Your objective: Your task is to copy a single run of lines that starts at the line with "Reconstruct the object" and stops at the line with "SEAM_Z = BAND + DOME_RISE", keeping both ends. Copy nothing else.

Extracted information:

====================

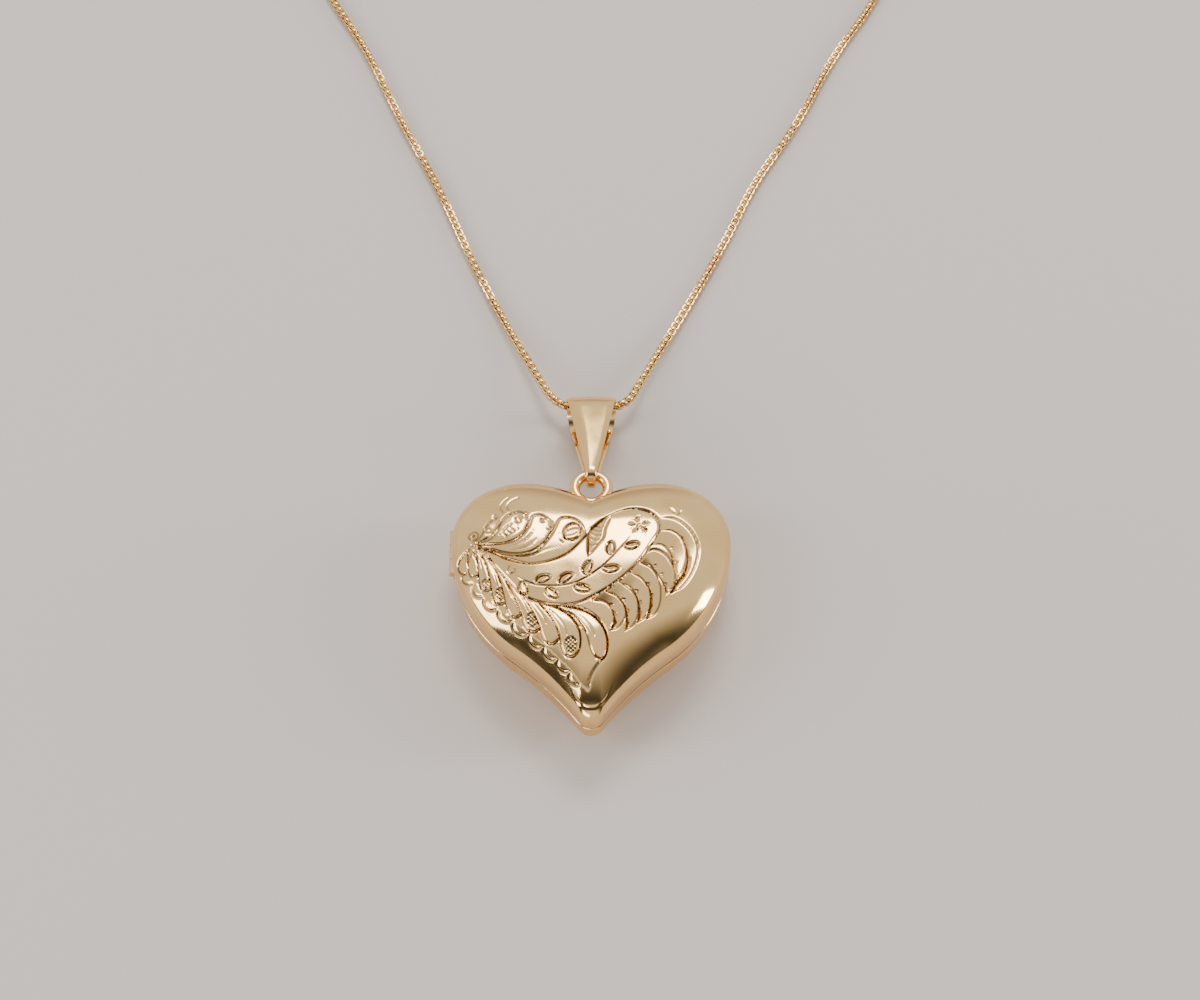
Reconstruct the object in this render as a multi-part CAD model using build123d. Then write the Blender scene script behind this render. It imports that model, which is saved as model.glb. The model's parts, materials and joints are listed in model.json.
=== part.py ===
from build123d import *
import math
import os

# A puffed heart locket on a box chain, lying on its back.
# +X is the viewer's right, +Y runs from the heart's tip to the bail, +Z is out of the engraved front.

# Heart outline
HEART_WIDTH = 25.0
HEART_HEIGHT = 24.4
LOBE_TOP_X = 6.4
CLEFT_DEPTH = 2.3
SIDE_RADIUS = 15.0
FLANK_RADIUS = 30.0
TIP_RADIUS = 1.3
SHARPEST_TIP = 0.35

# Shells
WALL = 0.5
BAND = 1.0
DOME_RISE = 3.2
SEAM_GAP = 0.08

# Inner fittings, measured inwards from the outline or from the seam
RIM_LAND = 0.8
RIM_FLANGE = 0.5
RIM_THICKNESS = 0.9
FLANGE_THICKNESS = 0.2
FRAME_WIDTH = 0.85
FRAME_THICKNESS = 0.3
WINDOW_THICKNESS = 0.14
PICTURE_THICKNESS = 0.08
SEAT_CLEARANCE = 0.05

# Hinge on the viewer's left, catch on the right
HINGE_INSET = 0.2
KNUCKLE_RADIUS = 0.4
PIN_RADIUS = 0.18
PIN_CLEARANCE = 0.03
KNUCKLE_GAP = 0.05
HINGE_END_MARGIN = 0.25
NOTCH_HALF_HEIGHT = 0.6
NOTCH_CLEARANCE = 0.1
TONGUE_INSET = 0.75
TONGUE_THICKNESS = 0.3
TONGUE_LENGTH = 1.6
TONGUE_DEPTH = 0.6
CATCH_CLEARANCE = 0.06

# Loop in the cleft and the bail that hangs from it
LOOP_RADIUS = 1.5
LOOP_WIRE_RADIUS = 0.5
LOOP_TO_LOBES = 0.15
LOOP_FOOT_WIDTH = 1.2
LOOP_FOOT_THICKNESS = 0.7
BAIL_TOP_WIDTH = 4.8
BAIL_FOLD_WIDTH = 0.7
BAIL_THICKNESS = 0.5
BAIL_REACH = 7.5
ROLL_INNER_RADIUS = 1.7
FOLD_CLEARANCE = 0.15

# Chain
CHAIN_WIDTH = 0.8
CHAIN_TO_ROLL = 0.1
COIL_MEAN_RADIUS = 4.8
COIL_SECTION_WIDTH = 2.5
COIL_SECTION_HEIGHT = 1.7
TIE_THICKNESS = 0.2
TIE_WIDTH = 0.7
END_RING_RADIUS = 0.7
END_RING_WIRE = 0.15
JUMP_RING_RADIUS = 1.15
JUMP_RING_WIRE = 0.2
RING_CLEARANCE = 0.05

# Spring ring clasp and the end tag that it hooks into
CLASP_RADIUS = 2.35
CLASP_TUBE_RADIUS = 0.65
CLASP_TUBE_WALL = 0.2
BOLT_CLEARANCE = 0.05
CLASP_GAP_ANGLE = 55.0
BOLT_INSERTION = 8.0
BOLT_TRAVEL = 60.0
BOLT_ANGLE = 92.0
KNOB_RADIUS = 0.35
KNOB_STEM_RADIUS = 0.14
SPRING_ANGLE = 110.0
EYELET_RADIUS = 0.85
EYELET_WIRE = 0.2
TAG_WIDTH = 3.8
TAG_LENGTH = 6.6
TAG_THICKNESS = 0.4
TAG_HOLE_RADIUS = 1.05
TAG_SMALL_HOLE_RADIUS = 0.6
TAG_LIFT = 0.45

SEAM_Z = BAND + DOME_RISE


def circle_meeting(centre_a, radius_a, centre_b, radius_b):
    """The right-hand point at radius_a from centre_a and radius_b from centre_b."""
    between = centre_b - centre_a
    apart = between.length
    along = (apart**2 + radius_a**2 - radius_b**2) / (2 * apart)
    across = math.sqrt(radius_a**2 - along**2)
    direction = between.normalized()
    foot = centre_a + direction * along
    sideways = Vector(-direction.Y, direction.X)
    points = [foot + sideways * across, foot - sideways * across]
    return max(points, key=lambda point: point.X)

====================

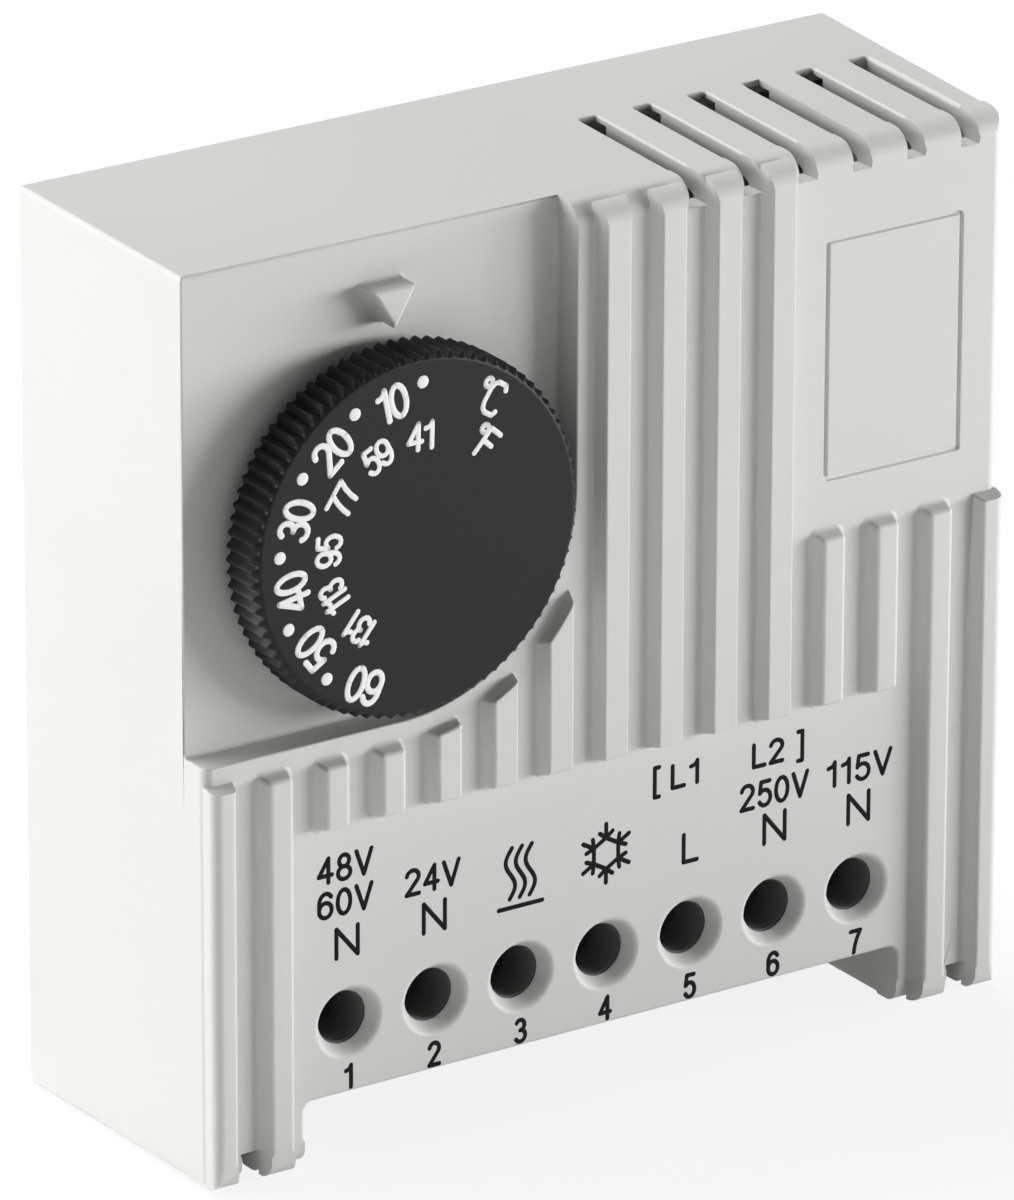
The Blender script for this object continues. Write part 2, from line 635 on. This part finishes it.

====================

Finished task:
Reconstruct the object in this render as a multi-part CAD model using build123d. Then write the Blender scene script behind this render. It imports that model, which is saved as model.glb. The model's parts, materials and joints are listed in model.json.
=== part.py ===
from build123d import *
import math
import os

# A puffed heart locket on a box chain, lying on its back.
# +X is the viewer's right, +Y runs from the heart's tip to the bail, +Z is out of the engraved front.

# Heart outline
HEART_WIDTH = 25.0
HEART_HEIGHT = 24.4
LOBE_TOP_X = 6.4
CLEFT_DEPTH = 2.3
SIDE_RADIUS = 15.0
FLANK_RADIUS = 30.0
TIP_RADIUS = 1.3
SHARPEST_TIP = 0.35

# Shells
WALL = 0.5
BAND = 1.0
DOME_RISE = 3.2
SEAM_GAP = 0.08

# Inner fittings, measured inwards from the outline or from the seam
RIM_LAND = 0.8
RIM_FLANGE = 0.5
RIM_THICKNESS = 0.9
FLANGE_THICKNESS = 0.2
FRAME_WIDTH = 0.85
FRAME_THICKNESS = 0.3
WINDOW_THICKNESS = 0.14
PICTURE_THICKNESS = 0.08
SEAT_CLEARANCE = 0.05

# Hinge on the viewer's left, catch on the right
HINGE_INSET = 0.2
KNUCKLE_RADIUS = 0.4
PIN_RADIUS = 0.18
PIN_CLEARANCE = 0.03
KNUCKLE_GAP = 0.05
HINGE_END_MARGIN = 0.25
NOTCH_HALF_HEIGHT = 0.6
NOTCH_CLEARANCE = 0.1
TONGUE_INSET = 0.75
TONGUE_THICKNESS = 0.3
TONGUE_LENGTH = 1.6
TONGUE_DEPTH = 0.6
CATCH_CLEARANCE = 0.06

# Loop in the cleft and the bail that hangs from it
LOOP_RADIUS = 1.5
LOOP_WIRE_RADIUS = 0.5
LOOP_TO_LOBES = 0.15
LOOP_FOOT_WIDTH = 1.2
LOOP_FOOT_THICKNESS = 0.7
BAIL_TOP_WIDTH = 4.8
BAIL_FOLD_WIDTH = 0.7
BAIL_THICKNESS = 0.5
BAIL_REACH = 7.5
ROLL_INNER_RADIUS = 1.7
FOLD_CLEARANCE = 0.15

# Chain
CHAIN_WIDTH = 0.8
CHAIN_TO_ROLL = 0.1
COIL_MEAN_RADIUS = 4.8
COIL_SECTION_WIDTH = 2.5
COIL_SECTION_HEIGHT = 1.7
TIE_THICKNESS = 0.2
TIE_WIDTH = 0.7
END_RING_RADIUS = 0.7
END_RING_WIRE = 0.15
JUMP_RING_RADIUS = 1.15
JUMP_RING_WIRE = 0.2
RING_CLEARANCE = 0.05

# Spring ring clasp and the end tag that it hooks into
CLASP_RADIUS = 2.35
CLASP_TUBE_RADIUS = 0.65
CLASP_TUBE_WALL = 0.2
BOLT_CLEARANCE = 0.05
CLASP_GAP_ANGLE = 55.0
BOLT_INSERTION = 8.0
BOLT_TRAVEL = 60.0
BOLT_ANGLE = 92.0
KNOB_RADIUS = 0.35
KNOB_STEM_RADIUS = 0.14
SPRING_ANGLE = 110.0
EYELET_RADIUS = 0.85
EYELET_WIRE = 0.2
TAG_WIDTH = 3.8
TAG_LENGTH = 6.6
TAG_THICKNESS = 0.4
TAG_HOLE_RADIUS = 1.05
TAG_SMALL_HOLE_RADIUS = 0.6
TAG_LIFT = 0.45

SEAM_Z = BAND + DOME_RISE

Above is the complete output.